Entries with parts and joints

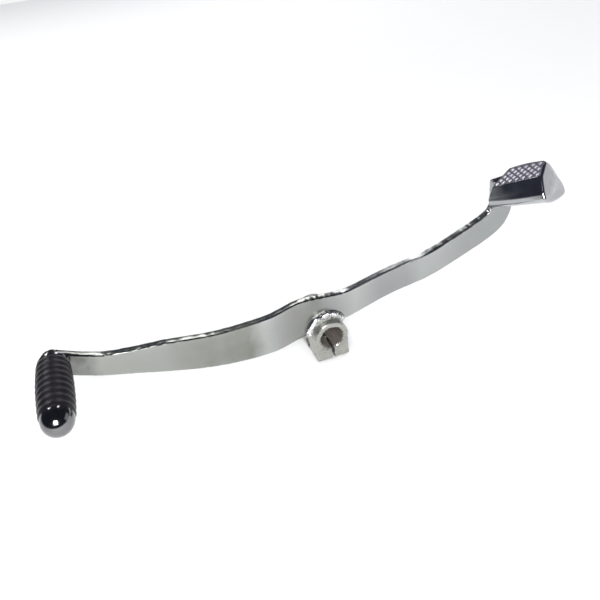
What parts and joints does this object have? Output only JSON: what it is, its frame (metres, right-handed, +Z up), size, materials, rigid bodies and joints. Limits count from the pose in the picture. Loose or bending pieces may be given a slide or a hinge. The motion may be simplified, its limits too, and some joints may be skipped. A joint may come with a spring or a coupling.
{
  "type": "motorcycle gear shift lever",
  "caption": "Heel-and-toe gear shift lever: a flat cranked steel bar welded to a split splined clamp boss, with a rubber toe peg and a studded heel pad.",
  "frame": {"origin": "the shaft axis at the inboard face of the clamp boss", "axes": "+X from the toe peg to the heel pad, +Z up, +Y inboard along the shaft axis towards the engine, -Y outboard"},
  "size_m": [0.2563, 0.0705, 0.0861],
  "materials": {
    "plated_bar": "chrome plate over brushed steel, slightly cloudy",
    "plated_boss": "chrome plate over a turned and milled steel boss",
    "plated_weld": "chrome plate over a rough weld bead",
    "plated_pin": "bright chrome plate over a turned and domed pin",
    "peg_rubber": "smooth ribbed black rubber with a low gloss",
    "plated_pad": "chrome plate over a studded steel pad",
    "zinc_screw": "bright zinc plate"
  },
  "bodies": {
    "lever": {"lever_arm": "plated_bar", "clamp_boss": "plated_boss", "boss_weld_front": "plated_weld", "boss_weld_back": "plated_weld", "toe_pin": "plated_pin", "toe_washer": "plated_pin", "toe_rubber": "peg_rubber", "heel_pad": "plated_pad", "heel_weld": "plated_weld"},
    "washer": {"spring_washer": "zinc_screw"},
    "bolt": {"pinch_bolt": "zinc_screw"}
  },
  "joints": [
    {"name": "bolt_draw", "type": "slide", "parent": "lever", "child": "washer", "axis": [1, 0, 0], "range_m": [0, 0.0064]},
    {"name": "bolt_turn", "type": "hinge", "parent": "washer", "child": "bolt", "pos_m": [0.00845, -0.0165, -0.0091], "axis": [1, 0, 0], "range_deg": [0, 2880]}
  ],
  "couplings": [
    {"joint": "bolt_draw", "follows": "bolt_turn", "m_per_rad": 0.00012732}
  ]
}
* * *
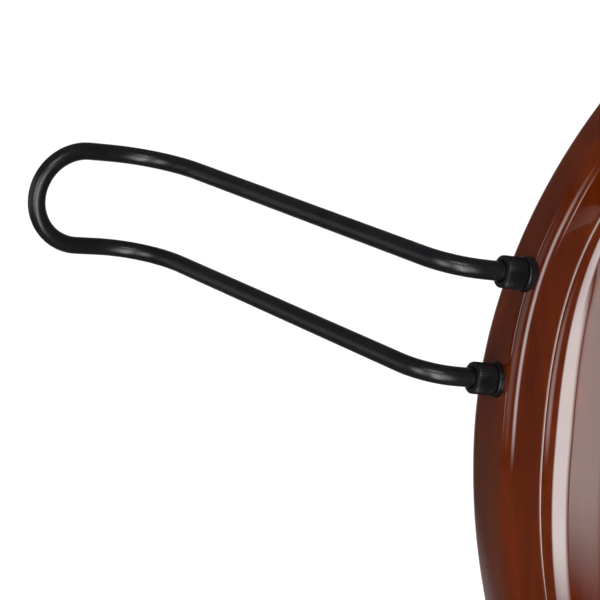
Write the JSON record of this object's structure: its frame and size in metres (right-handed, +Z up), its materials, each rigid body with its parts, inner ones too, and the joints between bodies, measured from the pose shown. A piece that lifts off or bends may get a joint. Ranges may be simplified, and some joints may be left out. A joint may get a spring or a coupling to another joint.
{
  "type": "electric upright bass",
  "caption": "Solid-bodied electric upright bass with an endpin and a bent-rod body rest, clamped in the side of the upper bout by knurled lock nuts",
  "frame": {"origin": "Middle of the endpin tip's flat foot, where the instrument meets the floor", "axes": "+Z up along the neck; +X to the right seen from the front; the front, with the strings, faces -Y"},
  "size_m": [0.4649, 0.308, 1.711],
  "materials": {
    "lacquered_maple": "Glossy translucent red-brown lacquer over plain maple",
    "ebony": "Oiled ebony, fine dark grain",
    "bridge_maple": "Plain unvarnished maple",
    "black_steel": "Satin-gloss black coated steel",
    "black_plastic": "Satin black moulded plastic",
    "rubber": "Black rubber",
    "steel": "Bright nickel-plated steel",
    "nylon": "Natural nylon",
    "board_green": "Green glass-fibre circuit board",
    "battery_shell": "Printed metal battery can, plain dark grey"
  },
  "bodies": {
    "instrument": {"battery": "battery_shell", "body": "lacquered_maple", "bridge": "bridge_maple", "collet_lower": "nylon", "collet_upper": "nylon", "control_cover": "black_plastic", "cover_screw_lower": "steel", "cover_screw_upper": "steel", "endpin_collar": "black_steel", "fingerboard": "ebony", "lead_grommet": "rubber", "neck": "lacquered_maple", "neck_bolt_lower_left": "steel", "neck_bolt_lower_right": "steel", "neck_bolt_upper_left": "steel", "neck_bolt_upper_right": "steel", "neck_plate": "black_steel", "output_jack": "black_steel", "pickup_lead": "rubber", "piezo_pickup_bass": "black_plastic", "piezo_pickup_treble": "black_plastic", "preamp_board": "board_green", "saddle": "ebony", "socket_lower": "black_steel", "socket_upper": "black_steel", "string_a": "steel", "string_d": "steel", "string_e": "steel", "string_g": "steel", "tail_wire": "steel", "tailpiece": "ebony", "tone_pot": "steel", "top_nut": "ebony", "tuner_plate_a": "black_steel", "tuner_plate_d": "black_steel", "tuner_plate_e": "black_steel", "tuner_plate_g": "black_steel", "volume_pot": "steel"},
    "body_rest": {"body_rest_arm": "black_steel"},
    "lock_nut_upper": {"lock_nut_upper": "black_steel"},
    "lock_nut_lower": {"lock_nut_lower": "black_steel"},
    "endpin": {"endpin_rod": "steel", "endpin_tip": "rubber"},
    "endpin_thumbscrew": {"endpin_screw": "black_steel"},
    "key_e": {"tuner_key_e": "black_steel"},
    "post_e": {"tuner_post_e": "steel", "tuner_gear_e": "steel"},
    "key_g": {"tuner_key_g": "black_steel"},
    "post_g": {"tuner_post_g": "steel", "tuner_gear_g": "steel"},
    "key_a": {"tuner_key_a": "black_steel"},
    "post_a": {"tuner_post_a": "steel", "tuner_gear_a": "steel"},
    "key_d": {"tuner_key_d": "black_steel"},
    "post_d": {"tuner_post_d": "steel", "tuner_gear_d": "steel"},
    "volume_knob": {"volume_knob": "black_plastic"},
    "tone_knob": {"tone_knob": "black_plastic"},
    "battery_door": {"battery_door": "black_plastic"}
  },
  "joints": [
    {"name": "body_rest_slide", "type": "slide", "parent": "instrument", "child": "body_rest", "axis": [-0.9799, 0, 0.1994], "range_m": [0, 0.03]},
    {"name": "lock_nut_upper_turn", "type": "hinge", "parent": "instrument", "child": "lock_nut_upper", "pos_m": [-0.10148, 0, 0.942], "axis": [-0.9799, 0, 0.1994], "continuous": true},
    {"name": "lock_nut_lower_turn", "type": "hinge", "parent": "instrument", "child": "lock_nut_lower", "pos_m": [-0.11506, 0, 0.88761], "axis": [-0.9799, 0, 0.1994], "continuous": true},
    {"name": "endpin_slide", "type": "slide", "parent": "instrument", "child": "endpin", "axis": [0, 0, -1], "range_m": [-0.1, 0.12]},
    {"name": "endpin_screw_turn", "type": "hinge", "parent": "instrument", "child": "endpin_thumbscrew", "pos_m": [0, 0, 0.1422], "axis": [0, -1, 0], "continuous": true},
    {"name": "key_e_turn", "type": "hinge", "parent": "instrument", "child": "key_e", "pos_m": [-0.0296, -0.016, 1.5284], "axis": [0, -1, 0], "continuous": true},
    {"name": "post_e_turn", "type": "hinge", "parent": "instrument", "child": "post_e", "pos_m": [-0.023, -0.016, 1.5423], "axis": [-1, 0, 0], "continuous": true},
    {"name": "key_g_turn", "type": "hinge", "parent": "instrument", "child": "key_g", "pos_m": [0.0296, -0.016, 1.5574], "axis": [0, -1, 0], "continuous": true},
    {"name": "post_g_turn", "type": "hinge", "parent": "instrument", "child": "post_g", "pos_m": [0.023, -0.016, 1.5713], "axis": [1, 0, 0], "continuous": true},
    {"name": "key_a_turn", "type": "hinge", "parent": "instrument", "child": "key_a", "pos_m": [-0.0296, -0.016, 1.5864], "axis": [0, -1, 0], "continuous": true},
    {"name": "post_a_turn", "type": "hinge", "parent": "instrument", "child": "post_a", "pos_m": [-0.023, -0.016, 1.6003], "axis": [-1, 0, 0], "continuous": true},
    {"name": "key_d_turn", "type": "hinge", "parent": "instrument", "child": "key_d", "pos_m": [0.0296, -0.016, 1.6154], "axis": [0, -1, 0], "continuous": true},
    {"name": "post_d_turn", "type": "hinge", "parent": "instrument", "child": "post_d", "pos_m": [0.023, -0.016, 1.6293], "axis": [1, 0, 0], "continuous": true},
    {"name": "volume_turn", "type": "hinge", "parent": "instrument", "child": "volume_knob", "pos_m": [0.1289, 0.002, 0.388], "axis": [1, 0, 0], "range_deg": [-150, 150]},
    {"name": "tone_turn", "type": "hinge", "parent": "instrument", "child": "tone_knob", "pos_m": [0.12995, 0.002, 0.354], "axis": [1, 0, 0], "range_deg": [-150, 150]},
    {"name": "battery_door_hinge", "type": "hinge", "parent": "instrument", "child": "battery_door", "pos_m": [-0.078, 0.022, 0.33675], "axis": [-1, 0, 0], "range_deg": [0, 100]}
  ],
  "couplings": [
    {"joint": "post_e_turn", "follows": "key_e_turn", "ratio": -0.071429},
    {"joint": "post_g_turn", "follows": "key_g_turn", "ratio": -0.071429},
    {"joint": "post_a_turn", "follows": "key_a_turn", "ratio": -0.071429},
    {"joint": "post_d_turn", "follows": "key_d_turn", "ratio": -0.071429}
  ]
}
...
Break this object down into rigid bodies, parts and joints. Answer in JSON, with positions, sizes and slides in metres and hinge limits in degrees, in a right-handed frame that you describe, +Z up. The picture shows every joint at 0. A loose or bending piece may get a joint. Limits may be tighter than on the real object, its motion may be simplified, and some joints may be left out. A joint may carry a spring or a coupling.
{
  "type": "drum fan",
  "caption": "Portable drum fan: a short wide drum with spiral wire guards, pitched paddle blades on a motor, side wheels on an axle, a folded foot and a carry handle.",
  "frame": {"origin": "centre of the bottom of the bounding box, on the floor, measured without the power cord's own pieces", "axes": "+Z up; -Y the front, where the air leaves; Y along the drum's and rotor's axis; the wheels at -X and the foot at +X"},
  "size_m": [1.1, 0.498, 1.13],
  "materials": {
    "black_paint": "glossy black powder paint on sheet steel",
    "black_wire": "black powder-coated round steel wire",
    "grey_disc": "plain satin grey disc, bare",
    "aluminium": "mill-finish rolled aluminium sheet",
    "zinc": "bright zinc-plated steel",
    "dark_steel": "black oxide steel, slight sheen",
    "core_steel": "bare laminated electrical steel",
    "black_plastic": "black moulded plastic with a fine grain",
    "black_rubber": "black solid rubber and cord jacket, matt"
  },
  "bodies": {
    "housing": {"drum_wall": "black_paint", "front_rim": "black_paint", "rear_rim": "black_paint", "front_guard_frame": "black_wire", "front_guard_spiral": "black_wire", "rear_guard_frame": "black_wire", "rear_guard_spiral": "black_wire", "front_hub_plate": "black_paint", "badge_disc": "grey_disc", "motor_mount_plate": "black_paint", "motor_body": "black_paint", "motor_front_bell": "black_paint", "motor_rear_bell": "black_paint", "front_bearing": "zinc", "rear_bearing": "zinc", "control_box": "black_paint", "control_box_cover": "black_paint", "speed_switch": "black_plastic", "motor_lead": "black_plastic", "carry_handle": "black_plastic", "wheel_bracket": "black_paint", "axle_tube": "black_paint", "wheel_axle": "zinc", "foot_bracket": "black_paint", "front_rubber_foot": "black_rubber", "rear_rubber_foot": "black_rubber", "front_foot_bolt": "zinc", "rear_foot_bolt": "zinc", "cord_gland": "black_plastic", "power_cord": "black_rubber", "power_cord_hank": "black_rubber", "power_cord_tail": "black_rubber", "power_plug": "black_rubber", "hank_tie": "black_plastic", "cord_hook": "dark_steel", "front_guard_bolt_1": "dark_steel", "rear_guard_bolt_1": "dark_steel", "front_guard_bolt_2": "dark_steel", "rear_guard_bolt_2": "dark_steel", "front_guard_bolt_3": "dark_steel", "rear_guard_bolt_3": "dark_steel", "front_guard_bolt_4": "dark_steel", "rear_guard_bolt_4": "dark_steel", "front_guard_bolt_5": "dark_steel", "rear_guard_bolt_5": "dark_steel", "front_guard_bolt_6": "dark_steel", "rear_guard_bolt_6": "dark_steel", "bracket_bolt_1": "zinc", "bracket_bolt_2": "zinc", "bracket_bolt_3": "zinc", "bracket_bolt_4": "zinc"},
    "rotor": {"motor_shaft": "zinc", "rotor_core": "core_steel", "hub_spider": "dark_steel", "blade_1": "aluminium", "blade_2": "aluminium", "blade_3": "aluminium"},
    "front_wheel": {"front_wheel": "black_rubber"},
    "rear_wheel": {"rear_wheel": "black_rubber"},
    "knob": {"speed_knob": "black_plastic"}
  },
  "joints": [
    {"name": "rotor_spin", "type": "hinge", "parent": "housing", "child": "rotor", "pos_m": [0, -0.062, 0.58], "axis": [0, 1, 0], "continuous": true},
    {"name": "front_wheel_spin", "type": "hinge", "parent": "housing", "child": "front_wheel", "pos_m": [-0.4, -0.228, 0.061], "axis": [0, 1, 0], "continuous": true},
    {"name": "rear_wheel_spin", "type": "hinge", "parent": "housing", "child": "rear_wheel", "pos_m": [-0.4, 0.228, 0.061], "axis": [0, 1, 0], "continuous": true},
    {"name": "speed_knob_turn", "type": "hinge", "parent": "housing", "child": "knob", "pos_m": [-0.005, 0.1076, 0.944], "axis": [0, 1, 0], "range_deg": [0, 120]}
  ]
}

Task goal
Your task is to gather every line with the word "that" and copy it.

Worked answer
Write the JSON record of this object's structure: its frame and size in metres (right-handed, +Z up), its materials, each rigid body with its parts, inner ones too, and the joints between bodies, measured from the pose shown. A piece that lifts off or bends may get a joint. Ranges may be simplified, and some joints may be left out. A joint may get a spring or a coupling to another joint.
Break this object down into rigid bodies, parts and joints. Answer in JSON, with positions, sizes and slides in metres and hinge limits in degrees, in a right-handed frame that you describe, +Z up. The picture shows every joint at 0. A loose or bending piece may get a joint. Limits may be tighter than on the real object, its motion may be simplified, and some joints may be left out. A joint may carry a spring or a coupling.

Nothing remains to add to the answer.